§ Records from a data collection
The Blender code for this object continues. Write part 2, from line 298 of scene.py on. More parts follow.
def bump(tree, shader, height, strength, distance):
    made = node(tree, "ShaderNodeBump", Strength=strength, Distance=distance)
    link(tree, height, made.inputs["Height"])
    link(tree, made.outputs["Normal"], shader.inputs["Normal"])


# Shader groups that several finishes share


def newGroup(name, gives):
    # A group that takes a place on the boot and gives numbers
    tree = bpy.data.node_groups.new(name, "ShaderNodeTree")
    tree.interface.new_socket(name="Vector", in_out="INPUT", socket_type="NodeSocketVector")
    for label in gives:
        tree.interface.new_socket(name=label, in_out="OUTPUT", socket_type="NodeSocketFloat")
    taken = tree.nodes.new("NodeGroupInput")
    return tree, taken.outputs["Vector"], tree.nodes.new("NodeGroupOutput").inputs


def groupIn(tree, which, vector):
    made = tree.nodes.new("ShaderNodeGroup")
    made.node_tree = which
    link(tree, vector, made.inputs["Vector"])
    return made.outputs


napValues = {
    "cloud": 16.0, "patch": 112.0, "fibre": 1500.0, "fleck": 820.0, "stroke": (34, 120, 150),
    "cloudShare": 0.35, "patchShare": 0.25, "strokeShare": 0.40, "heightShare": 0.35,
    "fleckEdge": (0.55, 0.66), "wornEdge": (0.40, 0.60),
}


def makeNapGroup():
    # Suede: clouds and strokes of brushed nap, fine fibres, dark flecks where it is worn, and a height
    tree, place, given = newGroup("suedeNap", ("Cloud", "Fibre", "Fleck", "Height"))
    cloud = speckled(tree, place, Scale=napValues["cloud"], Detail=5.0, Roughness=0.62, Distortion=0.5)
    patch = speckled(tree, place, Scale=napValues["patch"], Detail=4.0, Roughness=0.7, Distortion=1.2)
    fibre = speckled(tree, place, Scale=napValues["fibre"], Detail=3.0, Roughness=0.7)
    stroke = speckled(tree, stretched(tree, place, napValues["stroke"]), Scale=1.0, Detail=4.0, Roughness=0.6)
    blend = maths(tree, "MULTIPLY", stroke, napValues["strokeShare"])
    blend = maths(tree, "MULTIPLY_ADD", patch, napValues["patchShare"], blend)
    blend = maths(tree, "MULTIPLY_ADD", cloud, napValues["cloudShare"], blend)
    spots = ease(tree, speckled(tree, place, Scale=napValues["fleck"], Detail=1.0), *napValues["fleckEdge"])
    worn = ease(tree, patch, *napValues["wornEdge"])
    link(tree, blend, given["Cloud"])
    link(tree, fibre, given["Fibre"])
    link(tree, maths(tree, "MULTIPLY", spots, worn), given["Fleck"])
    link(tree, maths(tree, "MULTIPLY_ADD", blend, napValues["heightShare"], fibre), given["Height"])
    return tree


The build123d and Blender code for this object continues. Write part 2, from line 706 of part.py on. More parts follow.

§ REQUEST
Once more, set down the full listing, verbatim.

§ FINAL RESULT
The Blender code for this object continues. Write part 2, from line 298 of scene.py on. More parts follow.
def bump(tree, shader, height, strength, distance):
    made = node(tree, "ShaderNodeBump", Strength=strength, Distance=distance)
    link(tree, height, made.inputs["Height"])
    link(tree, made.outputs["Normal"], shader.inputs["Normal"])


# Shader groups that several finishes share


def newGroup(name, gives):
    # A group that takes a place on the boot and gives numbers
    tree = bpy.data.node_groups.new(name, "ShaderNodeTree")
    tree.interface.new_socket(name="Vector", in_out="INPUT", socket_type="NodeSocketVector")
    for label in gives:
        tree.interface.new_socket(name=label, in_out="OUTPUT", socket_type="NodeSocketFloat")
    taken = tree.nodes.new("NodeGroupInput")
    return tree, taken.outputs["Vector"], tree.nodes.new("NodeGroupOutput").inputs


def groupIn(tree, which, vector):
    made = tree.nodes.new("ShaderNodeGroup")
    made.node_tree = which
    link(tree, vector, made.inputs["Vector"])
    return made.outputs


napValues = {
    "cloud": 16.0, "patch": 112.0, "fibre": 1500.0, "fleck": 820.0, "stroke": (34, 120, 150),
    "cloudShare": 0.35, "patchShare": 0.25, "strokeShare": 0.40, "heightShare": 0.35,
    "fleckEdge": (0.55, 0.66), "wornEdge": (0.40, 0.60),
}


def makeNapGroup():
    # Suede: clouds and strokes of brushed nap, fine fibres, dark flecks where it is worn, and a height
    tree, place, given = newGroup("suedeNap", ("Cloud", "Fibre", "Fleck", "Height"))
    cloud = speckled(tree, place, Scale=napValues["cloud"], Detail=5.0, Roughness=0.62, Distortion=0.5)
    patch = speckled(tree, place, Scale=napValues["patch"], Detail=4.0, Roughness=0.7, Distortion=1.2)
    fibre = speckled(tree, place, Scale=napValues["fibre"], Detail=3.0, Roughness=0.7)
    stroke = speckled(tree, stretched(tree, place, napValues["stroke"]), Scale=1.0, Detail=4.0, Roughness=0.6)
    blend = maths(tree, "MULTIPLY", stroke, napValues["strokeShare"])
    blend = maths(tree, "MULTIPLY_ADD", patch, napValues["patchShare"], blend)
    blend = maths(tree, "MULTIPLY_ADD", cloud, napValues["cloudShare"], blend)
    spots = ease(tree, speckled(tree, place, Scale=napValues["fleck"], Detail=1.0), *napValues["fleckEdge"])
    worn = ease(tree, patch, *napValues["wornEdge"])
    link(tree, blend, given["Cloud"])
    link(tree, fibre, given["Fibre"])
    link(tree, maths(tree, "MULTIPLY", spots, worn), given["Fleck"])
    link(tree, maths(tree, "MULTIPLY_ADD", blend, napValues["heightShare"], fibre), given["Height"])
    return tree


The build123d and Blender code for this object continues. Write part 2, from line 706 of part.py on. More parts follow.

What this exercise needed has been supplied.